Xuerong Mao received the Ph.D. degree from Warwick University, Coventry, U.K., in 1989. He was SERC (Science and Engineering Research Council, U.K.) Post-Doctoral Research Fellow from 1989 to 1992. Moving to Scotland, he joined the University of Strathclyde, Glasgow, U.K., as a Lecturer in 1992, was promoted to Reader in 1995, and was made Professor in 1998 which post he still holds. He was elected as a Fellow of the Royal Society of Edinburgh (FRSE) in 2008. He has authored five books and over 200 research papers.
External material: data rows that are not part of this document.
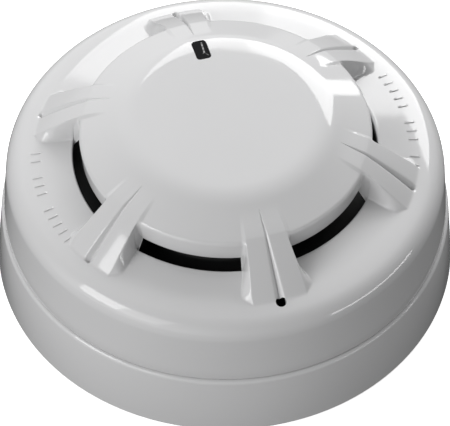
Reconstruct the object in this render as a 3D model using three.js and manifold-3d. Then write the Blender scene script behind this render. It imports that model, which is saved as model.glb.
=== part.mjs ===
// A ceiling heat detector: a twist-lock detector head on a mounting base, lying on its back.
// Millimetres, +Z up out of the dome, origin at the centre of the base's mounting face.
import * as THREE from "three";
import { mergeVertices } from "three/addons/utils/BufferGeometryUtils.js";
import Module from "manifold-3d";

const wasm = await Module();
wasm.setup();

// ---- driving dimensions ----

const BASE_RADIUS = 50; // outside of the base at the mounting face
const GAP = 0.3; // clearance between neighbouring pieces
const BITE = 0.5; // how far one shape runs into the next where they are joined
const OVERRUN = 1; // how far a cutting tool runs past what it cuts
const WALL = 2; // general moulding thickness
const ROUND = 40; // sides of the large round mouldings
const SMALL_ROUND = 16; // sides of screw heads and bosses
const HOLE_ROUND = 12; // sides of small holes and shanks
const deg = THREE.MathUtils.degToRad;

// Base
const FLOOR = 2.5;
const BASE_TOP = 15;
const BASE_TOP_RADIUS = 48.6;
const BASE_WALL = 2.3;
const BASE_EDGE = 0.9; // round of the base's top outer edge
const WALL_DRAFT = 0.8; // how much thicker the base's wall is at its foot
const CABLE_HOLE_RADIUS = 15;
const SLOT_RADIUS = 28.5; // mounting slots, from the axis to a slot's centre
const SLOT_LENGTH = 12;
const SLOT_WIDTH = 4.4;
const SLOT_CORNER = 2.19; // a hair under half the width, so that the two end rounds stay apart

// Cover: skirt, shoulder, gently coned collar, and the raised dome held over it by the ribs
const SKIRT_BOTTOM = 15.6; // clear of the base, for a fine shadow line round the seam
const SKIRT_RADIUS = 48;
const SKIRT_DRAFT = 5; // degrees
const LIP_RADIUS = 32.5; // outer edge of the air slot
const COLLAR_Z = 32.5; // at the lip
const COLLAR_TILT = 5; // degrees the collar falls outwards
const COLLAR_END = { r: 40, z: COLLAR_Z - (40 - LIP_RADIUS) * Math.tan(deg(COLLAR_TILT)) };
const CROWN_RADIUS = 20; // wide curve from the collar towards the shoulder
const CROWN_ANGLE = 75; // where it meets the shoulder's round
const SHOULDER_RADIUS = 4.85;
const DOME_TOP = 44.1;
const PLATEAU = { r: 17, z: 43.8 };
const DOME_CURVE_RADIUS = 23; // from the plateau down to the dome's edge
const DOME_SLOPE = 35; // degrees, at the dome's edge
const RIB_SLOPE = 36.5; // degrees, from the dome's edge down to the shoulder
const RIM = { r: 31, z: 38.7 };
const RIM_BOTTOM = { r: 30.7, z: 34.5 };
const DOME_EDGE = {
  r: PLATEAU.r + DOME_CURVE_RADIUS * Math.sin((DOME_SLOPE * Math.PI) / 180),
  z: PLATEAU.z - DOME_CURVE_RADIUS * (1 - Math.cos((DOME_SLOPE * Math.PI) / 180)),
};
const RIM_INNER_RADIUS = 28.9;

// Ribs
const RIB_COUNT = 6;
const FIRST_RIB = -75; // degrees
const RIB_HALF_ANGLE = 8;
const RIB_SIDE_DRAFT = 10;
const RIB_START = 29.2;
const RIB_END = 41.4;
const RIB_FOOT = 0.2; // the ribs' feet, above the underside of the collar
const RIB_HOLLOW = { start: 2, end: 2.5, down: 3 }; // how many wall thicknesses the hollow pulls in
const GROOVE_START = 26;
const GROOVE_END = 40.6;
const GROOVE_TIP = 0.05; // share of its full size that the groove starts with
const GROOVE_HALF_WIDTH = 0.85;
const GROOVE_DEPTH = 1.2;
const RELEASE_HOLE = { r: 41.4, radius: 1.1 }; // at the first rib's outer end

// Indicator
const LENS = { r: 19, azimuth: 105, length: 5, width: 2.9, corner: 0.8 };
const LENS_SINK = 0.15; // the lens's top, below the plateau
const LIGHT_PIPE = { length: 3.6, width: 2.2, corner: 0.6, standoff: 2.4 };

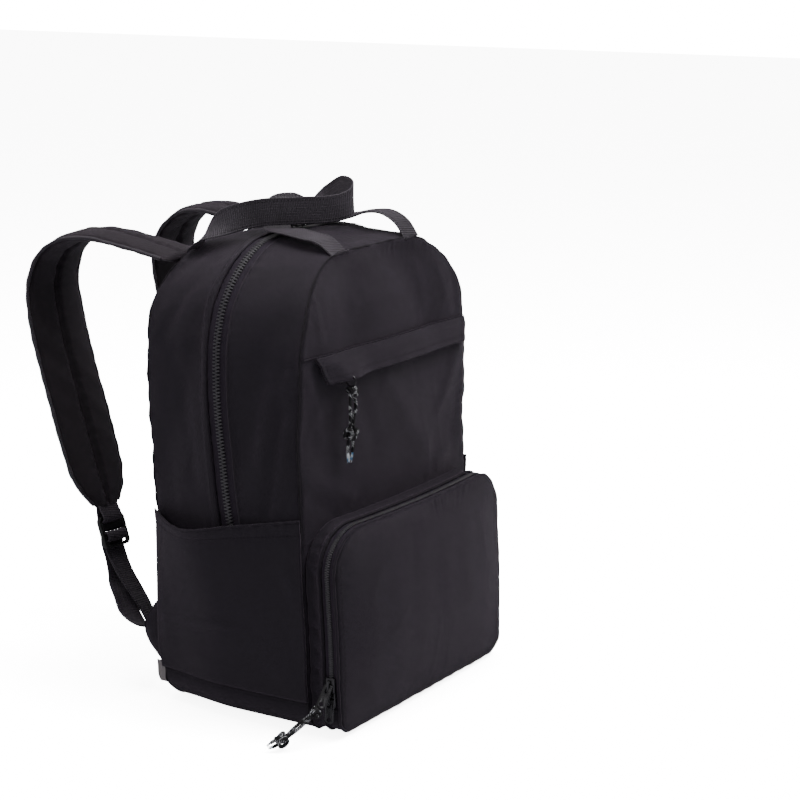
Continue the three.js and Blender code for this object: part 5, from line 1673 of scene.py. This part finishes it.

His main research interests lie in the field of stochastic analysis including stochastic stability, stabilization, control, numerical solutions, and stochastic modeling in finance, economic, and population systems.

内容摘要：

Influenced by Higham, Mao and Stuart (2002), several numerical methods have been developed to study the strong convergence of the numerical solutions to stochastic differential equations (SDEs) under the local Lipschitz condition. These numerical methods include the tamed Euler--Maruyama (EM) method, the tamed Milstein method, the stopped EM, the backward EM, the backward forward EM, etc. Recently, we developed a new explicit method in Mao (2015), called the truncated EM method, for the nonlinear SDE and established the strong convergence theory under the local Lipschitz condition plus the Khasminskii-type condition. However,we did not study the convergence rates for the method there,which is the aim of this paper. We will,under some additional conditions, discuss the rates of L^q-convergence of the truncated EM method for 2<q<p and show that the order of L^q-convergence can be arbitrarily close to q/2.

讲座主持：胡良剑 教授

讲座语言：英文